The difference between stumbling blocks and stepping stones is how you use them.
Take a moment and think about your life – what were the most transforming moments? What particular circumstances in your life have shaped you in a positive way? Are there moments you wish you could erase?
There are so many things that shape who we are – people we meet, accomplishes we make, places we travel, new experiences we have, books we read. And yet, there are some moments in our lives, so full of heartache and pain, where we find ourselves stumbling to make sense of the world. I would wager that these difficult and confusing seasons play a massive role in expanding who we are as people. Defining us and setting us on a new and better path.
Tragedy and difficult circumstances have a way of making one step back and look squarely at life. When your whole world feels shaken, and you don’t know up from down, you are forced to think about life in a way that you don’t when everything is going according to plan.
The saying is so familiar, it has become cliché ‘When life hands you lemons, make lemonade”
It sounds cute and slightly Pollyannaish but the reality is, when life deals us difficult circumstances, we have a choice in how we will react. In truth, it is our reaction that shapes us, more than the circumstance. A simple example is a traffic jam. One driver may become livid and angry, and the rest of his day is destroyed because he is late for work, where another driver, in the same traffic jam with the same delay may happily read a book or sing along to the music on the radio.

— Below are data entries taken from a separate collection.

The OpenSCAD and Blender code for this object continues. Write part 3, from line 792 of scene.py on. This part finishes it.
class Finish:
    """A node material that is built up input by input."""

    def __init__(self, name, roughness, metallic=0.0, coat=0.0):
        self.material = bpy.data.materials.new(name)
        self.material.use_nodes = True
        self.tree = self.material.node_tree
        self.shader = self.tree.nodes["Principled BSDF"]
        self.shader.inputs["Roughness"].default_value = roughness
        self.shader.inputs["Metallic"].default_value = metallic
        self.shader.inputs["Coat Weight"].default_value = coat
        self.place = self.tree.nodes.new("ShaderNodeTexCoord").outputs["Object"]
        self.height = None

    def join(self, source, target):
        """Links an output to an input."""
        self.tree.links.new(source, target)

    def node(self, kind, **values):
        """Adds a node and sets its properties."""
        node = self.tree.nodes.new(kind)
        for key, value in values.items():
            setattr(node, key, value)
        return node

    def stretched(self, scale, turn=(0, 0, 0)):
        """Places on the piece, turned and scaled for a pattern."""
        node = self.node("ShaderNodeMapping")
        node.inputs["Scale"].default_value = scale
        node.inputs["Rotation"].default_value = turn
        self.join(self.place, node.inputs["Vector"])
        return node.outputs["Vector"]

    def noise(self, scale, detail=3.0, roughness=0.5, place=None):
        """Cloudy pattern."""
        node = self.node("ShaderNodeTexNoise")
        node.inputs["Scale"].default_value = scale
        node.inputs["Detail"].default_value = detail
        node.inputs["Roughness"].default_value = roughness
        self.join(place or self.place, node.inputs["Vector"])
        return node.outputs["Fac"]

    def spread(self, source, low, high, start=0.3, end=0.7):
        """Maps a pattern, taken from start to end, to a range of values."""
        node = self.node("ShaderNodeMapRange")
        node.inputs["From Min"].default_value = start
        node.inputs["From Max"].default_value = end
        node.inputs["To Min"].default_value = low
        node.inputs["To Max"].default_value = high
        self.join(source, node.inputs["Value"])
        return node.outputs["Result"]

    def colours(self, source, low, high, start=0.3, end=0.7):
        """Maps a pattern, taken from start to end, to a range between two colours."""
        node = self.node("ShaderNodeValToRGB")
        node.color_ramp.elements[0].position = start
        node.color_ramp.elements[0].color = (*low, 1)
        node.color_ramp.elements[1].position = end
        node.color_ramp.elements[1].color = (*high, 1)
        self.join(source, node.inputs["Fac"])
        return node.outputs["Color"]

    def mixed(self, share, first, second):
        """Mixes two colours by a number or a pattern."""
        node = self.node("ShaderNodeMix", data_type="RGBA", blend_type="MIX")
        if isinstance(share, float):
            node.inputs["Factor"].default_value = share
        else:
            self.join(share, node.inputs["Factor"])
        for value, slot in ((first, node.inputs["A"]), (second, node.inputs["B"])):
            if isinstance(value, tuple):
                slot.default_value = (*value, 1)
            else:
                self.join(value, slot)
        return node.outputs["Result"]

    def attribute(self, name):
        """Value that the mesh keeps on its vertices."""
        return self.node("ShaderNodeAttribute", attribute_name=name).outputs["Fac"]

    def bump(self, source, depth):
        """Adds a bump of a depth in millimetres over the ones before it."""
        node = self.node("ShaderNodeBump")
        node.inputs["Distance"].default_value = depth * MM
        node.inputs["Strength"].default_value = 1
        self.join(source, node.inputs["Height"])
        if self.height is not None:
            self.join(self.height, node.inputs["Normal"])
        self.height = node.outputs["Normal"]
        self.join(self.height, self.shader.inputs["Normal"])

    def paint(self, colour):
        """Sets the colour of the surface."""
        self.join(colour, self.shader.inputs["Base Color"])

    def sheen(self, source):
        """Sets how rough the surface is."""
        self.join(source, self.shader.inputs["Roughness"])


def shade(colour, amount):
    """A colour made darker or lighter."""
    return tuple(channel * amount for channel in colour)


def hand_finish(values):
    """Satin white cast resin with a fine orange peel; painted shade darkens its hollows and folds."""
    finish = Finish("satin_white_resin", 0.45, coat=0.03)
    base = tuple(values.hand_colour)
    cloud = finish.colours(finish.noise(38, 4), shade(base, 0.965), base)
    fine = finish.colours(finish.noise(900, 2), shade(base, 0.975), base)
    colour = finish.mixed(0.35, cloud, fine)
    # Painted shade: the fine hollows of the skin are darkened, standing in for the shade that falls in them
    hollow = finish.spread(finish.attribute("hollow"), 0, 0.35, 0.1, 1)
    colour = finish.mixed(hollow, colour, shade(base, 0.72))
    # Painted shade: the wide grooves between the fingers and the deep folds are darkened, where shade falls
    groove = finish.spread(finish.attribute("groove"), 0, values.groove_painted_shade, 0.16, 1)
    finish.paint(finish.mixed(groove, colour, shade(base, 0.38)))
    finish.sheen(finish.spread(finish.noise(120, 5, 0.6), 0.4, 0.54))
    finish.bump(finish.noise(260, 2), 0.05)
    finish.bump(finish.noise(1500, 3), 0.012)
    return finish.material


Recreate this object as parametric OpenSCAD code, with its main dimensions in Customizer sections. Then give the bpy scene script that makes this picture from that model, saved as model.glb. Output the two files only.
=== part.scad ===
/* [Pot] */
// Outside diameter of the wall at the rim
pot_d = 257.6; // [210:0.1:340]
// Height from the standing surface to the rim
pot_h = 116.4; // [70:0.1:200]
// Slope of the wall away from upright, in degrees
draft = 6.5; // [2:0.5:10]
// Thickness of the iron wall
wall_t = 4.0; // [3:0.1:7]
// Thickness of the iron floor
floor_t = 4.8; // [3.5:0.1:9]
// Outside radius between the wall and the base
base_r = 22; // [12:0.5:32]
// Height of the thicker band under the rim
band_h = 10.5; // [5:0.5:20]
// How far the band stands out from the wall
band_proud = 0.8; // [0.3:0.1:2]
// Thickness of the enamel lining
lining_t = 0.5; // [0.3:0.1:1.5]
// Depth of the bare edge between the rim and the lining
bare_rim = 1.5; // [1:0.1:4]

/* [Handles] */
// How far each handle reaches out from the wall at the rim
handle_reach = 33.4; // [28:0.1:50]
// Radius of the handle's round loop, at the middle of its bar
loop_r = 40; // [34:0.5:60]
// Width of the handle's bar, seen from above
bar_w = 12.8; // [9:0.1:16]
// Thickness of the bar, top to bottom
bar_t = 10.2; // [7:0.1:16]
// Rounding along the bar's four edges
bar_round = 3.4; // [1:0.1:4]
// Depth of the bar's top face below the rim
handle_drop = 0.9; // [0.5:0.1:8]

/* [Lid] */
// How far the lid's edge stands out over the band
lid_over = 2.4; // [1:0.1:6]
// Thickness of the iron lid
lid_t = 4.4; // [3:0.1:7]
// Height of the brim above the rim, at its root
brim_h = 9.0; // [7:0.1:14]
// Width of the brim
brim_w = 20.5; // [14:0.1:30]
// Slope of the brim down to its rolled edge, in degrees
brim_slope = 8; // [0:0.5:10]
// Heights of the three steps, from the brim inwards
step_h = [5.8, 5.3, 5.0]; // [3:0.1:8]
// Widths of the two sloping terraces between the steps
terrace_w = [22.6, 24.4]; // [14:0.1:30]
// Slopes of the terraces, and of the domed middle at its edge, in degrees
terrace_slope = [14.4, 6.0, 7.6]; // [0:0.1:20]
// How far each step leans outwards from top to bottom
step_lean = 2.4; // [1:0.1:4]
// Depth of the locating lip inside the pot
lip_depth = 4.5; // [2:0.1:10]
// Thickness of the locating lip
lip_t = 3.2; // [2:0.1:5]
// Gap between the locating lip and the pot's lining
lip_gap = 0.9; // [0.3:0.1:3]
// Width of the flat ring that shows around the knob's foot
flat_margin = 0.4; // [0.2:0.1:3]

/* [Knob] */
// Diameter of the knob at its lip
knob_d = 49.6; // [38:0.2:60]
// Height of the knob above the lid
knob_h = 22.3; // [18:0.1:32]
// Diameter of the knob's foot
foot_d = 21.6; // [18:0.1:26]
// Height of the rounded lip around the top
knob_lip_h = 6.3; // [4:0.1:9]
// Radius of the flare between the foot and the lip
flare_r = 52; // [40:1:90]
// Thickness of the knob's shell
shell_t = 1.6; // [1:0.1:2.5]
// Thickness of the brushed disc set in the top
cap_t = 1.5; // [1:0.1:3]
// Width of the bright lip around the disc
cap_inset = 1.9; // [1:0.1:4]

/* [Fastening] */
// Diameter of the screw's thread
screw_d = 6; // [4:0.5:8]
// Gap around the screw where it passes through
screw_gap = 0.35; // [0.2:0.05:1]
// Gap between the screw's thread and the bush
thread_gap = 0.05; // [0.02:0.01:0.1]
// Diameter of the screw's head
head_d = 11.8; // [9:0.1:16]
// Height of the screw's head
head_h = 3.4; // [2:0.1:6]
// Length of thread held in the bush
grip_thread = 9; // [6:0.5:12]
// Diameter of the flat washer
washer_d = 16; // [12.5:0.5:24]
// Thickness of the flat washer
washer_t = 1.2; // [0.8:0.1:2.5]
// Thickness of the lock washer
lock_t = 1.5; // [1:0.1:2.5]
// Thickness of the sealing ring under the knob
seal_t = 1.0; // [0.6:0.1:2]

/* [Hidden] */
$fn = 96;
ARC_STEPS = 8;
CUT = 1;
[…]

The same circumstance has occurred, but the effect it has on the individual is really up to the individual.
I read an article not long ago that outlined an interview where people were asked to define the best, and most transforming moments of their lives. One would expect such answers as “The day I got married”, “When I won the lottery”, etc. When in actuality, heart-wrenching circumstances such as divorce or losing a loved one were often listed as the most transforming. Difficult circumstances have a way of pushing us into a new phase of self-discovery, pushing us to look carefully at our lives – who we are and who we want to be.
Being Canadian, I can’t help but think of Terry Fox. Terry Fox was diagnosed with cancer in his knee and ended up having his leg amputated. Being an athlete, this was clearly devastating. The night before his surgery, he read about Dick Traum, who was the first amputee to run the New York Marathon. Terry Fox was frustrated with the lack of funding available for cancer research, and in his heart he devised a secret plan to run the length of Canada, in hopes to raise cancer awareness. In 1979 he ran his first marathon with one leg, running through incredible physical pain and mental anguish. He came in last place, but was greeted at the finishing line with tears and applause.

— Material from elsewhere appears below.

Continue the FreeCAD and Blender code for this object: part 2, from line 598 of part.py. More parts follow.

It was at this point that he shared his dream with his mom, expecting her enthusiastic support. Instead, she discouraged him. Terry responded “I thought you would be one of the first people to believe in me” and instead she was the first to let him down. Yet he followed his dream. The story of his run is both inspiring and tear-jerking, but suffice it to say he was forced to abandon his run, after 143 days and 5,373km (3,339 miles), when cancer took over his lungs. At his death, it was said, “We do not think of him as one who was defeated by misfortune but as one who inspired us with the example of the triumph of the human spirit over adversity”
Each of us has within us the ability to triumph over adversity. To dream, and dream big, and then to pursue those dreams no matter what obstacles stand in our way. To use difficult times as a crossroad, to reassess where we are and where we want to be in life.
If you don’t like something change it; if you can’t change it, change the way you think about it.